Keen gets to shine on “Where Your Heartache Exists” as it opens with a thick bass line before the guitars and drums kick. With lyrics like “I know where your heartache exists/it’s when you are alone and when you’re around me” and a catchy guitar riff along with great bass, it’s one of the strongest tracks on the record.

Throughout the album, you can hear the Menzingers trying out some new things. “Hearts Unknown” sounds like it could be found on a Bayside album. “The Talk” rocks like Green Day’s “Geek Stink Breath,” and “Transient Love” could play well to fans of The Cure.

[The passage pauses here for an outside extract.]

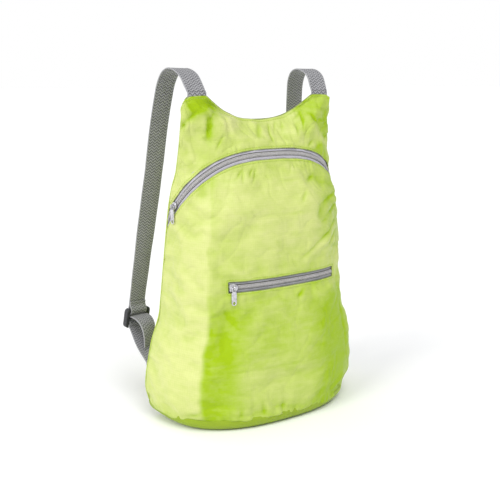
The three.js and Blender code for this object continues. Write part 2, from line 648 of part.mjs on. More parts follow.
// Ladder-lock buckle. The bars lie across X, the top one at the origin, and the frame hangs along -Y.
const LOOP_RADIUS = Math.hypot(BUCKLE_BAR, BUCKLE_THICK) / 2 + STRAP_CLEARANCE + WEBBING_THICK / 2;
const BAR_SPACING = 2 * LOOP_RADIUS + WEBBING_THICK + 2 * STRAP_CLEARANCE;
function buckleGeometry() {
  const inner = WEBBING_WIDTH / 2 + BUCKLE_SPARE;
  const outer = inner + BUCKLE_SIDE;
  const top = BUCKLE_BAR / 2 + BUCKLE_RIM;
  const low = -2 * BAR_SPACING - top;
  const round = BUCKLE_SIDE * 0.9;
  const rails = [-1, 1].map((side) => {
    const rail = new THREE.Shape();
    rail.moveTo(side * inner, low);
    rail.lineTo(side * inner, top);
    rail.lineTo(side * (outer - round), top);
    rail.quadraticCurveTo(side * outer, top, side * outer, top - round);
    rail.lineTo(side * outer, low + round);
    rail.quadraticCurveTo(side * outer, low, side * (outer - round), low);
    const solid = new THREE.ExtrudeGeometry(rail, {
      depth: BUCKLE_RAIL_THICK,
      bevelEnabled: false,
      curveSegments: 4,
    });
    return solid.translate(0, 0, -BUCKLE_RAIL_THICK / 2);
  });
  const bars = [0, 1, 2].map((bar) => {
    const across = new THREE.BoxGeometry(2 * inner + BUCKLE_SIDE, BUCKLE_BAR, BUCKLE_THICK);
    return across.translate(0, -bar * BAR_SPACING, 0);
  });
  return fuse([...rails, ...bars]);
}

// Places along a smooth curve through points, for the webbing's cross-sections.
function smoothRun(points) {
  const curve = new THREE.CatmullRomCurve3(points, false, 'centripetal');
  return curve.getSpacedPoints(Math.ceil(curve.getLength() / WEBBING_STEP));
}

// One shoulder strap with its buckle and lower strap. side is -1 on the left and 1 on the right.
function addStrap(side, name) {
  const facing = (degrees) => {
    const turn = THREE.MathUtils.degToRad(degrees);
    return vec(Math.cos(turn), -side * Math.sin(turn), 0);
  };
  const middle = (side * STRAP_SPACING) / 2;
  const top = topEdge(middle);
  const seamY = (z) => backAt(z) + BACK_GAP - STRAP_CLEARANCE - WEBBING_THICK / 2;
  const tucked = evenly(top - STRAP_TUCK, top, 2).map((z) => vec(middle, seamY(z), z));
  const risen = vec(middle, seamY(top), top + 2 * WEBBING_THICK);
  const arch = STRAP_ROUTE.map((row) =>
    vec(middle + side * row.splay * BAG_HEIGHT, row[name] * BAG_HEIGHT, row.up * BAG_HEIGHT),
  );
  const run = [...tucked, ...smoothRun([risen, ...arch])];
  const end = run.at(-1);
  const turnAt = (z) => STRAP_TURN * (1 - THREE.MathUtils.smoothstep(z, end.z, STRAP_TURN_HEIGHT));
  const down = end.clone().sub(run.at(-2)).normalize();
  const across = facing(STRAP_TURN);
  across.addScaledVector(down, -across.dot(down)).normalize();
  const behind = across.clone().cross(down);

  // The strap runs behind the top bar, turns under it and is sewn up against itself.
  const bar = end.clone().addScaledVector(down, HEM_LENGTH).addScaledVector(behind, -LOOP_RADIUS);
  const fromBar = (centre, back, low) =>
    centre.clone().addScaledVector(behind, back).addScaledVector(down, low);
  const around = (centre, from, to) =>
    evenly(from, to, Math.ceil(Math.abs(to - from) / LOOP_STEP)).map((angle) =>
      fromBar(centre, LOOP_RADIUS * Math.cos(angle), LOOP_RADIUS * Math.sin(angle)),
    );
  const sewn = LOOP_RADIUS - WEBBING_THICK - STRAP_CLEARANCE;
  const hem = [
    fromBar(bar, -LOOP_RADIUS, -BUCKLE_BAR),
    fromBar(bar, sewn, -HEM_LENGTH * 0.7),
    fromBar(bar, sewn, -HEM_LENGTH),
  ];
  const upper = [
    ...run.map((at) => ({ at, wide: facing(turnAt(at.z)) })),
    ...[...around(bar, 0, Math.PI), ...hem].map((at) => ({ at, wide: across })),
  ];
  addMesh(`shoulder_strap_${name}`, webbing(upper), FINISHES.webbing);

  const buckle = addMesh(`adjuster_buckle_${name}`, buckleGeometry(), FINISHES.buckle);
  buckle.position.copy(bar);
  const upward = down.clone().negate();
  const basis = new THREE.Matrix4().makeBasis(across, upward, across.clone().cross(upward));
  buckle.quaternion.setFromRotationMatrix(basis);

  // The lower strap rises from its seam on the back panel in front of the last bar, crosses behind
  // the middle bar, and turns over it into a tail that falls towards the bag.
  const second = fromBar(bar, 0, BAR_SPACING);
  const third = fromBar(bar, 0, 2 * BAR_SPACING);
  const cross = Math.asin((2 * LOOP_RADIUS) / BAR_SPACING);
  const leaves = THREE.MathUtils.degToRad(-TAIL_LEAVES);
  const threaded = [...around(third, Math.PI, Math.PI + cross), ...around(second, cross, leaves)];
  const seam = (z) => {
    const halfBack = Math.abs(shellPoint(side, z).x);
    const x = side * (halfBack - WEBBING_WIDTH / 2 - ANCHOR_INSET);
    const inner = (Math.abs(x) - WEBBING_WIDTH / 2) / halfBack;
    return vec(x, backPoint(side * inner, z, 0).y + STRAP_CLEARANCE + WEBBING_THICK / 2, z);
  };
  const rise = fromBar(third, -LOOP_RADIUS, BUCKLE_BAR);
  const sewnEnd = evenly(ANCHOR_HEIGHT, ANCHOR_HEIGHT + ANCHOR_SEAM, 2).map(seam);
  const lifted = sewnEnd[2].clone().add(vec(0, WEBBING_THICK, ANCHOR_LIFT));
  const sag = lifted.clone().lerp(rise, 0.5).add(vec(0, LOWER_SAG, -LOWER_SAG));
  const path = smoothRun([lifted, sag, rise]);
  const tailTop = threaded.at(-1);
  const tail = smoothRun(TAIL_ROUTE.map((row) => tailTop.clone().add(vec(0, -row.forward, -row.down))));
  const tailTurn = (k) => lerp(STRAP_TURN, TAIL_TURN, k / (tail.length - 2));
  const lower = [
    ...sewnEnd.map((at) => ({ at, wide: facing(0) })),
    ...path.map((at, k) => ({ at, wide: facing((STRAP_TURN * k) / (path.length - 1)) })),
    ...threaded.map((at) => ({ at, wide: across })),
    ...tail.slice(1).map((at, k) => ({ at, wide: facing(tailTurn(k)) })),
  ];
  addMesh(`lower_strap_${name}`, webbing(lower), FINISHES.webbing);
}

addMesh('back_panel', backPanel(), FINISHES.shell);
addMesh('front_panel', frontPanel(), FINISHES.shell);
addMesh('yoke_panel', yokePanel(), FINISHES.shell);
addMesh('base_panel', basePanel(), FINISHES.base);

const pocketLines = LINES.filter((u) => Math.abs(u) < POCKET_END + 1e-9);
const firstLine = LINES.indexOf(pocketLines[0]);
const tapeLines = LINES.slice(firstLine - 1, firstLine + pocketLines.length + 1);
const coilEnd = POCKET_END - SEAM_GAP / WRAP.half;
const coilLines = [-coilEnd, ...pocketLines.slice(1, -1), coilEnd];
addZip('main_zip', archHeight, LINES, LINES, FINISHES.tape);
addZip('pocket_zip', pocketHeight, tapeLines, coilLines, FINISHES.pocketTape);

addSlider('main_zip', archHeight, -1 + SLIDER_FROM_SEAM / WRAP.half);
addSlider('pocket_zip', pocketHeight, -POCKET_END + (SLIDER_FROM_END + SLIDER_LENGTH / 2) / WRAP.half);

addStrap(-1, 'left');
addStrap(1, 'right');

export default bag;
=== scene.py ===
"""Packable backpack, dressed: ripstop cloth, zips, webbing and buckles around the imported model,
with a floor, soft studio light and a camera.

Shapes are worked out in millimetres in the model's own frame (+Z up, the zips face -Y) and stored
in metres.
"""

import bmesh
import bpy
import numpy as np
from mathutils import Matrix, Vector


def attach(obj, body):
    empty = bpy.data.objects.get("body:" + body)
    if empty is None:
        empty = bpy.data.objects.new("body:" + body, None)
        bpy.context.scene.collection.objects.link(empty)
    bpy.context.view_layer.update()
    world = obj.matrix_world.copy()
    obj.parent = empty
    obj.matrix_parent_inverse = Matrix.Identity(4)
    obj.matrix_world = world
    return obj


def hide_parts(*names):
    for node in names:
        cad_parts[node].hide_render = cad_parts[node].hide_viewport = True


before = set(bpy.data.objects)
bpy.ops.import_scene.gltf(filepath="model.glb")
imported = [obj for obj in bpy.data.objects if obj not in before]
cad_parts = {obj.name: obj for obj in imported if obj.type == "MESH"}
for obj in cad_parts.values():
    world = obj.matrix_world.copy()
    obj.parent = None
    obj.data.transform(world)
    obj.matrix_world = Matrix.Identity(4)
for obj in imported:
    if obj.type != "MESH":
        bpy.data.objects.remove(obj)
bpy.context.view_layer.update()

MM = 0.001

# Bag body, as in the part's source
BAG_HEIGHT = 393
WIDEST = 278
BODY_DEPTH = 116
FABRIC = 1.5
SEAM_GAP = 0.3
BACK_GAP = 0.55
BASE_SEAM = 16
BASE_ROUND = 14
BASE_BACK_TURN = 20
BACK_BULGE = 7
BULGE_EASE = 60
NECK_WIDTH = 154
NECK_DIP = 28
SHOULDER_ROUND = 8
SHOULDER_DROP = 12
TOP_CLOSING = 34
TOP_SQUARE = 10

# Zips
ARCH_BELOW_TOP = 68
ARCH_DROP = 76
ZIP_SHOWING = 12
POCKET_HEIGHT = 176
POCKET_LENGTH = 156
COIL_WIDTH = 5.2
TAPE_THICK = 0.8
TAPE_MARGIN = 6
TAPE_INSET = FABRIC + 0.5
COIL_SINK = 0.5
TOOTH_PITCH = 1.45  # along the zip, between two teeth of one side

# Sliders and pulls
SLIDER_LENGTH = 10
SLIDER_WIDTH = 8.6
SLIDER_THICK = 2
SLIDER_CLEARANCE = 0.35
SLIDER_FROM_SEAM = 17
SLIDER_FROM_END = 0.5
BAIL_THICK = 1.4
BAIL_WALL = 1.3
PULL_LENGTH = 21
PULL_WIDTH = 6
PULL_THICK = 1.2
PULL_BAR = 1.4
PULL_WALL = 1.2
PULL_CLEARANCE = 0.6
PULL_EYE_SPARE = 1

# Webbing and buckles
WEBBING_WIDTH = 25
WEBBING_THICK = 1.5
STRAP_CLEARANCE = 0.3
STRAP_SPACING = 177  # between the middles of the two straps
STRAP_TUCK = 12
SLOT_EASE = 8
SLOT_SPARE = 1.12
BUCKLE_BAR = 3
BUCKLE_THICK = 2.6
BUCKLE_SIDE = 5
BUCKLE_SPARE = 1
BUCKLE_RIM = 3
BUCKLE_RAIL_THICK = 7
HEM_LENGTH = 13
STRAP_TURN = 11
STRAP_TURN_HEIGHT = 240
TAIL_TURN = 36
TAIL_LEAVES = 110
ANCHOR_HEIGHT = 50
ANCHOR_SEAM = 12
ANCHOR_INSET = 3
ANCHOR_LIFT = 5
LOWER_SAG = 3


def table(columns, *rows):
    """Rows of values under named columns."""
    return [dict(zip(columns.split(), row)) for row in rows]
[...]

The songs on Rented World sound great, but I think they’ll sound even better when performed and with crowd participation. “In Remission” is a song I can see being belted out by fans at the top of their lungs at shows in the near future. Especially towards the end when the band sings “If everyone needs a crutch/ then I need a wheelchair/I need a reason to reason with you.”

The album ends with “When You Died,” which is entirely acoustic and sounds like the baby of a Bob Dylan and an Against Me! number. The song is a fitting way to end the album as Barnett softly questions death, the struggle of growing up, and how to stay alive.

Rented World is a great punk album through and through with heavy guitars, fast drums, solid bass, and passionate vocals/lyrics.

Is the album more pop than their previous releases? Yes. Does it sound cleaner than previous records? Yes. Is there less reverb? Yes.

Should you give it a shot? Absolutely.  As the Menzingers say, don’t be an asshole anymore.